Will you quote all of the entries, word for word?

Entries with parts and joints

__________________________________________________

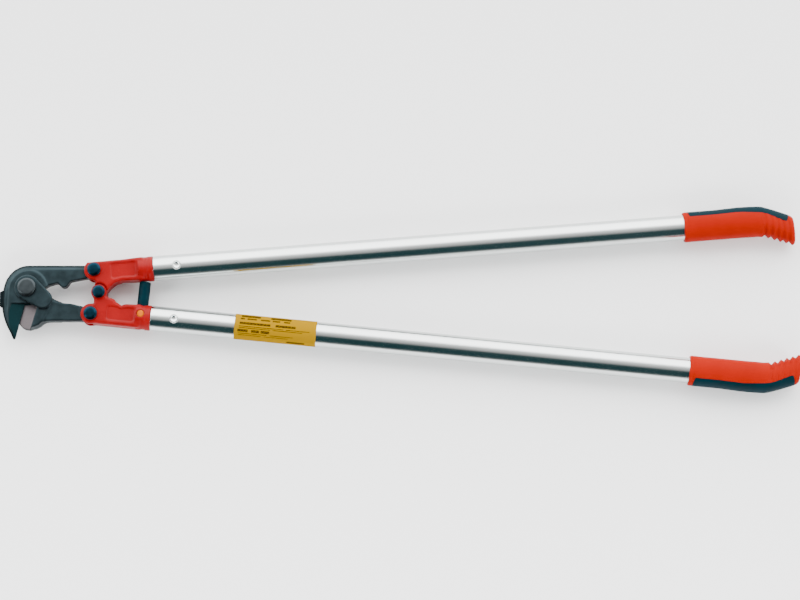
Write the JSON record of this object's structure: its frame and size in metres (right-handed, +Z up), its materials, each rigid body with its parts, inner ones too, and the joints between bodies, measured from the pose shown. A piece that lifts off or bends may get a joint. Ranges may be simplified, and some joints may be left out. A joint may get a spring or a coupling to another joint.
{
  "type": "bolt cutters",
  "caption": "Long two-handed bolt cutters: hooked jaw shearing over a lower blade, forged toggle arms, tubular handles with moulded grips, shown closed.",
  "frame": {"origin": "on the axis of the main pivot bolt, at the surface that the tool lies on", "axes": "+X from the jaws towards the grips, +Z up out of the surface along the pivot bolts, +Y towards the upper handle, whose jaw is the hook"},
  "size_m": [0.9498, 0.2252, 0.035],
  "materials": {
    "jaws": "dark phosphated forged tool steel, satin",
    "pivot_steel": "zinc phosphated turned steel, dull grey",
    "arm_paint": "red stoved enamel on forged steel, semi-gloss",
    "tube_metal": "clear anodised drawn aluminium tube, bright",
    "grip_shell": "orange-red moulded plastic, satin",
    "grip_soft": "black soft-touch elastomer, matte",
    "black_fastener": "black oxide steel, oiled",
    "buffer_rubber": "black solid rubber",
    "amber_pin": "amber plastic cap, gloss",
    "label_film": "yellow printed label film, gloss"
  },
  "bodies": {
    "lower_handle": {"lower_arm": "arm_paint", "lower_tube": "tube_metal", "lower_tube_pin": "tube_metal", "lower_grip": "grip_shell", "lower_grip_pad": "grip_soft", "lower_toggle_bolt": "black_fastener", "lower_toggle_washer": "black_fastener", "lower_toggle_nut": "black_fastener", "centre_hinge_bolt": "black_fastener", "centre_hinge_washer": "black_fastener", "centre_hinge_nut": "black_fastener", "stop_buffer": "buffer_rubber", "buffer_pin": "amber_pin", "rating_label": "label_film"},
    "upper_handle": {"upper_arm": "arm_paint", "upper_tube": "tube_metal", "upper_tube_pin": "tube_metal", "upper_grip": "grip_shell", "upper_grip_pad": "grip_soft", "upper_toggle_bolt": "black_fastener", "upper_toggle_washer": "black_fastener", "upper_toggle_nut": "black_fastener"},
    "blade_jaw": {"blade_jaw": "jaws", "pivot_strap": "jaws", "strap_dowel": "pivot_steel", "main_pivot_bolt": "pivot_steel", "pivot_washer": "pivot_steel", "pivot_nut": "pivot_steel"},
    "hook_jaw": {"hook_jaw": "jaws"}
  },
  "joints": [
    {"name": "handle_hinge", "type": "hinge", "parent": "lower_handle", "child": "upper_handle", "pos_m": [0.08519, -0.00536, 0.0175], "axis": [0, 0, 1], "range_deg": [0, 75]},
    {"name": "blade_jaw_pivot", "type": "hinge", "parent": "lower_handle", "child": "blade_jaw", "pos_m": [0.07583, -0.03122, 0.0175], "axis": [0, 0, 1], "range_deg": [0, 44.4]},
    {"name": "hook_jaw_pivot", "type": "hinge", "parent": "blade_jaw", "child": "hook_jaw", "pos_m": [0, 0, 0.0175], "axis": [0, 0, 1], "range_deg": [-13.6, 0]}
  ],
  "couplings": [
    {"joint": "blade_jaw_pivot", "follows": "handle_hinge", "ratio": 0.5904},
    {"joint": "hook_jaw_pivot", "follows": "handle_hinge", "ratio": -0.1808}
  ]
}
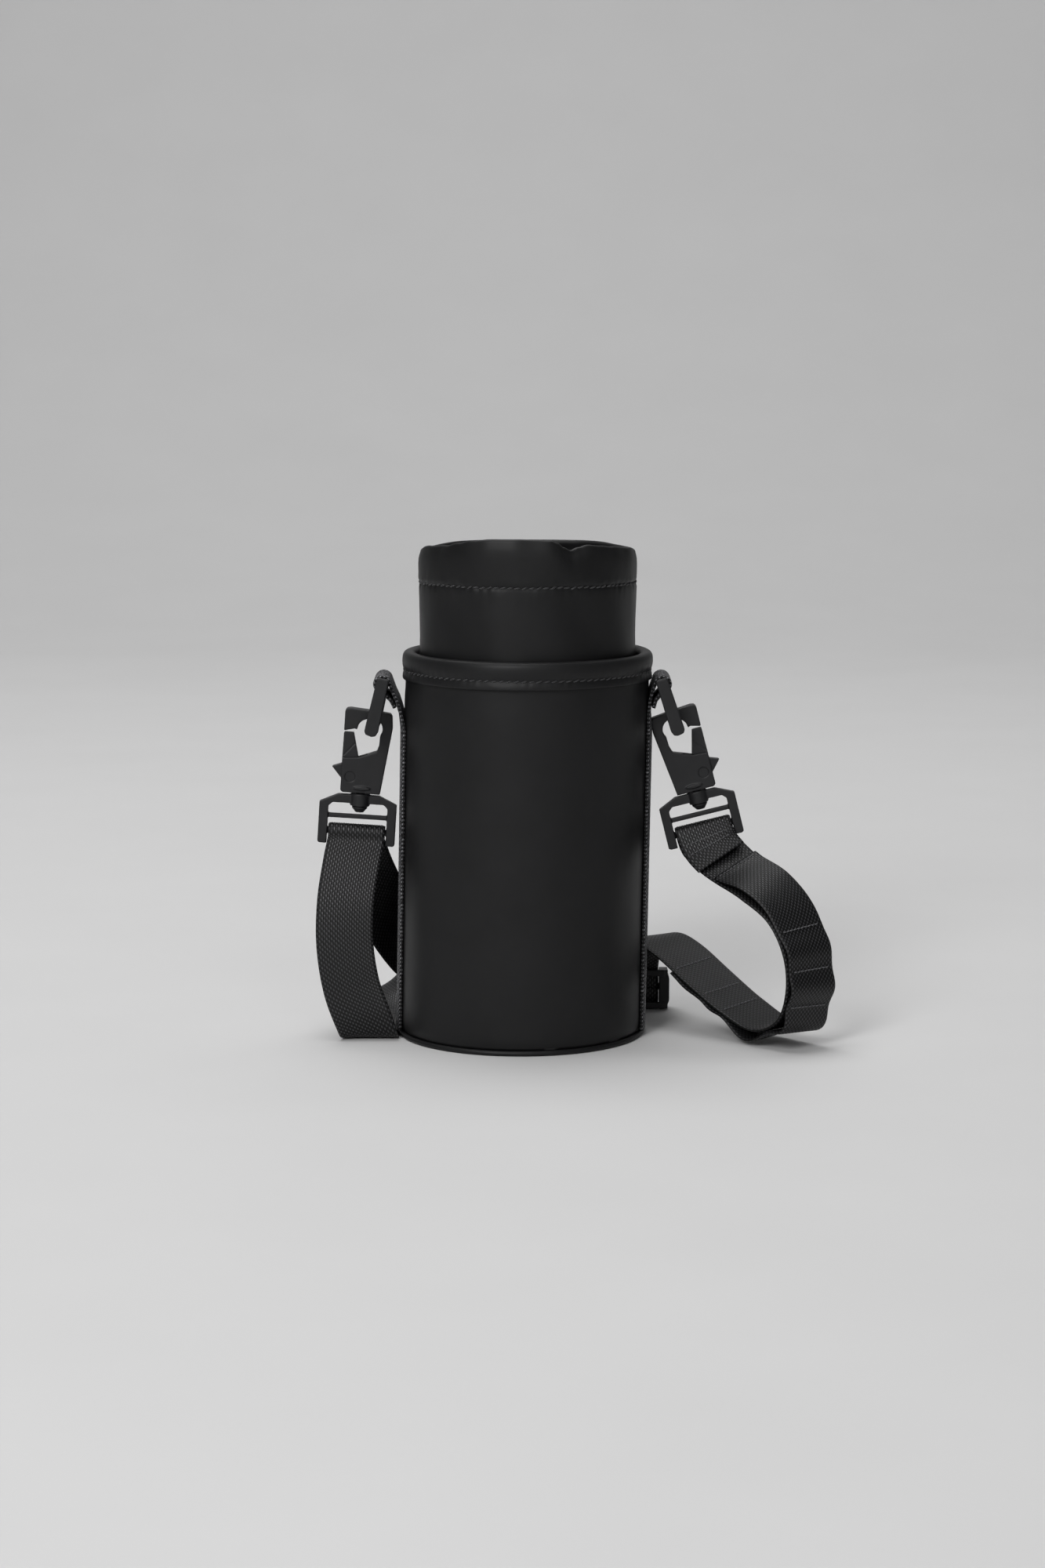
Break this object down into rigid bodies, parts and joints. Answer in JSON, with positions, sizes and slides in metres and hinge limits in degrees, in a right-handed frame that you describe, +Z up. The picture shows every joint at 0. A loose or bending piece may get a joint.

__________________________________________________

▶ [Written solution]
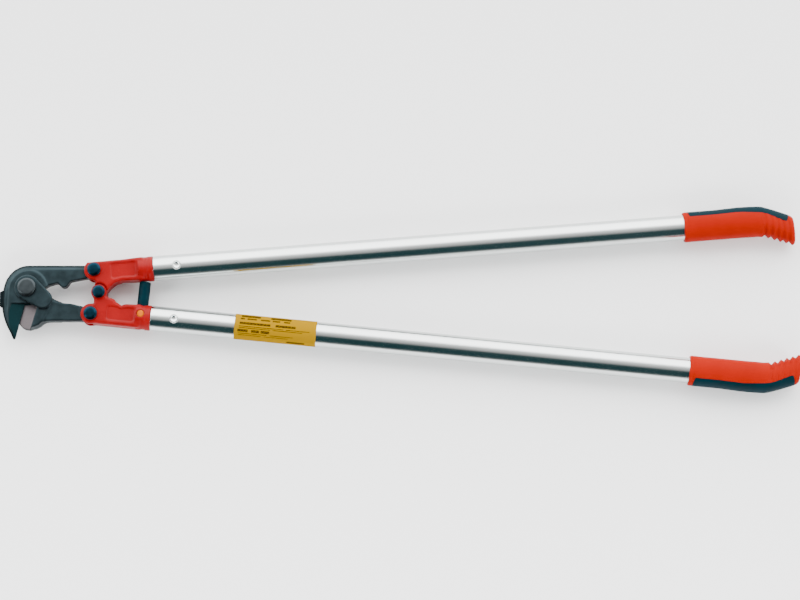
Write the JSON record of this object's structure: its frame and size in metres (right-handed, +Z up), its materials, each rigid body with its parts, inner ones too, and the joints between bodies, measured from the pose shown. A piece that lifts off or bends may get a joint. Ranges may be simplified, and some joints may be left out. A joint may get a spring or a coupling to another joint.
{
  "type": "bolt cutters",
  "caption": "Long two-handed bolt cutters: hooked jaw shearing over a lower blade, forged toggle arms, tubular handles with moulded grips, shown closed.",
  "frame": {"origin": "on the axis of the main pivot bolt, at the surface that the tool lies on", "axes": "+X from the jaws towards the grips, +Z up out of the surface along the pivot bolts, +Y towards the upper handle, whose jaw is the hook"},
  "size_m": [0.9498, 0.2252, 0.035],
  "materials": {
    "jaws": "dark phosphated forged tool steel, satin",
    "pivot_steel": "zinc phosphated turned steel, dull grey",
    "arm_paint": "red stoved enamel on forged steel, semi-gloss",
    "tube_metal": "clear anodised drawn aluminium tube, bright",
    "grip_shell": "orange-red moulded plastic, satin",
    "grip_soft": "black soft-touch elastomer, matte",
    "black_fastener": "black oxide steel, oiled",
    "buffer_rubber": "black solid rubber",
    "amber_pin": "amber plastic cap, gloss",
    "label_film": "yellow printed label film, gloss"
  },
  "bodies": {
    "lower_handle": {"lower_arm": "arm_paint", "lower_tube": "tube_metal", "lower_tube_pin": "tube_metal", "lower_grip": "grip_shell", "lower_grip_pad": "grip_soft", "lower_toggle_bolt": "black_fastener", "lower_toggle_washer": "black_fastener", "lower_toggle_nut": "black_fastener", "centre_hinge_bolt": "black_fastener", "centre_hinge_washer": "black_fastener", "centre_hinge_nut": "black_fastener", "stop_buffer": "buffer_rubber", "buffer_pin": "amber_pin", "rating_label": "label_film"},
    "upper_handle": {"upper_arm": "arm_paint", "upper_tube": "tube_metal", "upper_tube_pin": "tube_metal", "upper_grip": "grip_shell", "upper_grip_pad": "grip_soft", "upper_toggle_bolt": "black_fastener", "upper_toggle_washer": "black_fastener", "upper_toggle_nut": "black_fastener"},
    "blade_jaw": {"blade_jaw": "jaws", "pivot_strap": "jaws", "strap_dowel": "pivot_steel", "main_pivot_bolt": "pivot_steel", "pivot_washer": "pivot_steel", "pivot_nut": "pivot_steel"},
    "hook_jaw": {"hook_jaw": "jaws"}
  },
  "joints": [
    {"name": "handle_hinge", "type": "hinge", "parent": "lower_handle", "child": "upper_handle", "pos_m": [0.08519, -0.00536, 0.0175], "axis": [0, 0, 1], "range_deg": [0, 75]},
    {"name": "blade_jaw_pivot", "type": "hinge", "parent": "lower_handle", "child": "blade_jaw", "pos_m": [0.07583, -0.03122, 0.0175], "axis": [0, 0, 1], "range_deg": [0, 44.4]},
    {"name": "hook_jaw_pivot", "type": "hinge", "parent": "blade_jaw", "child": "hook_jaw", "pos_m": [0, 0, 0.0175], "axis": [0, 0, 1], "range_deg": [-13.6, 0]}
  ],
  "couplings": [
    {"joint": "blade_jaw_pivot", "follows": "handle_hinge", "ratio": 0.5904},
    {"joint": "hook_jaw_pivot", "follows": "handle_hinge", "ratio": -0.1808}
  ]
}
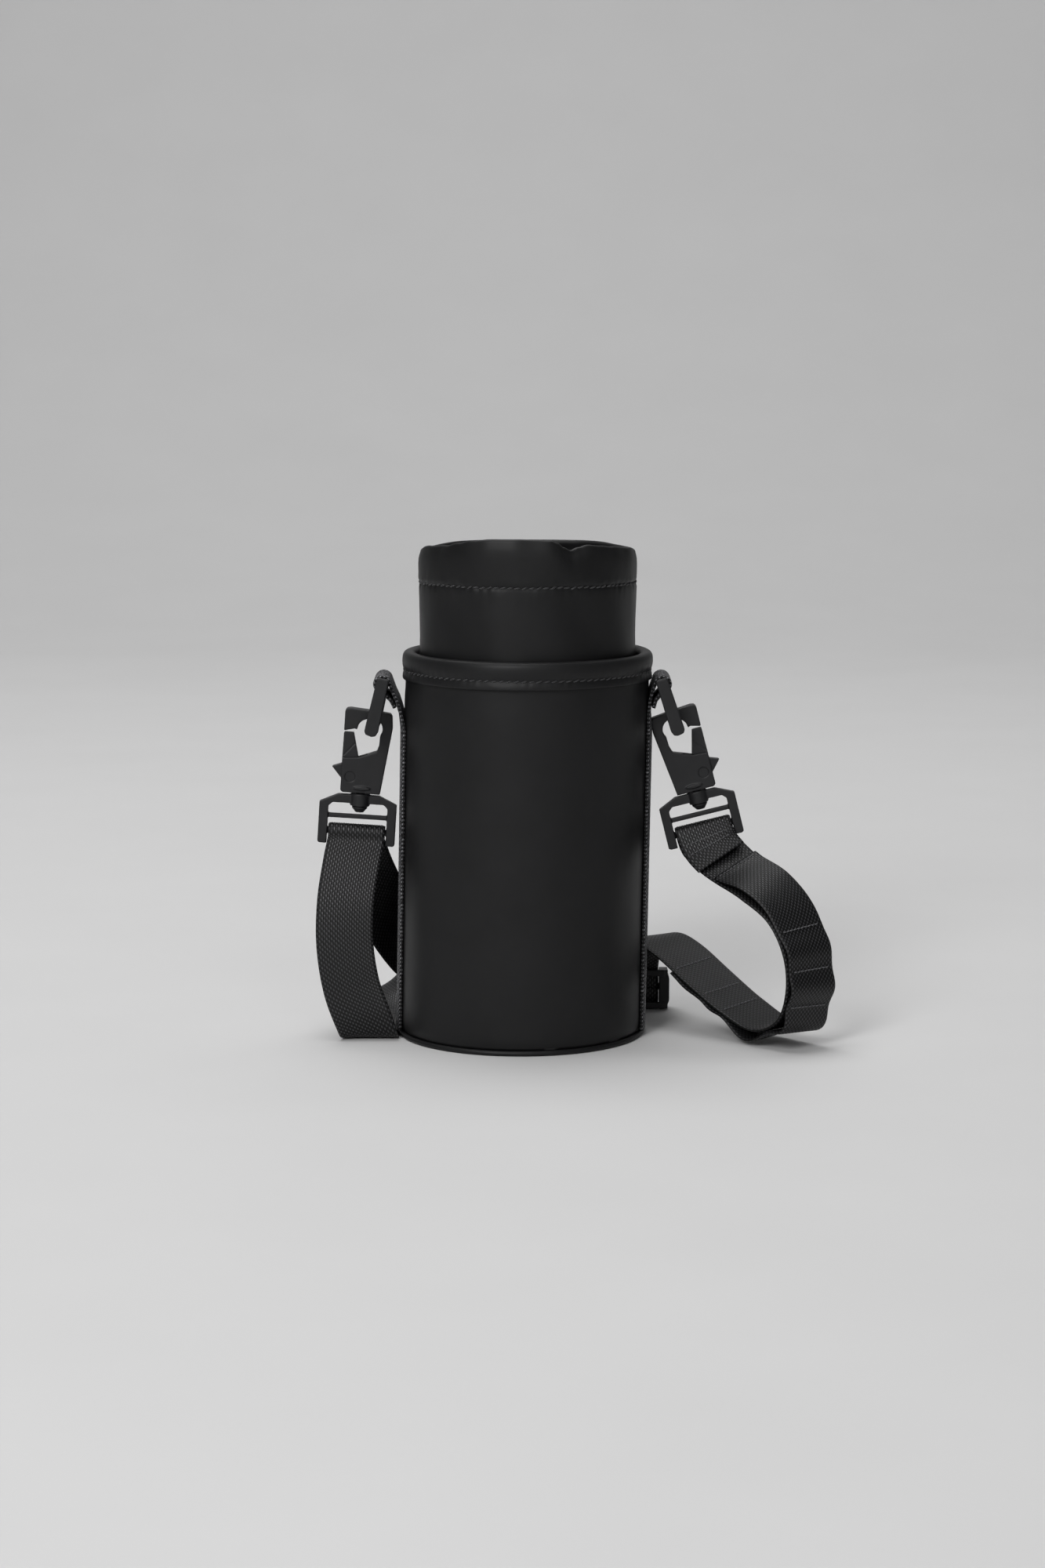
Break this object down into rigid bodies, parts and joints. Answer in JSON, with positions, sizes and slides in metres and hinge limits in degrees, in a right-handed frame that you describe, +Z up. The picture shows every joint at 0. A loose or bending piece may get a joint.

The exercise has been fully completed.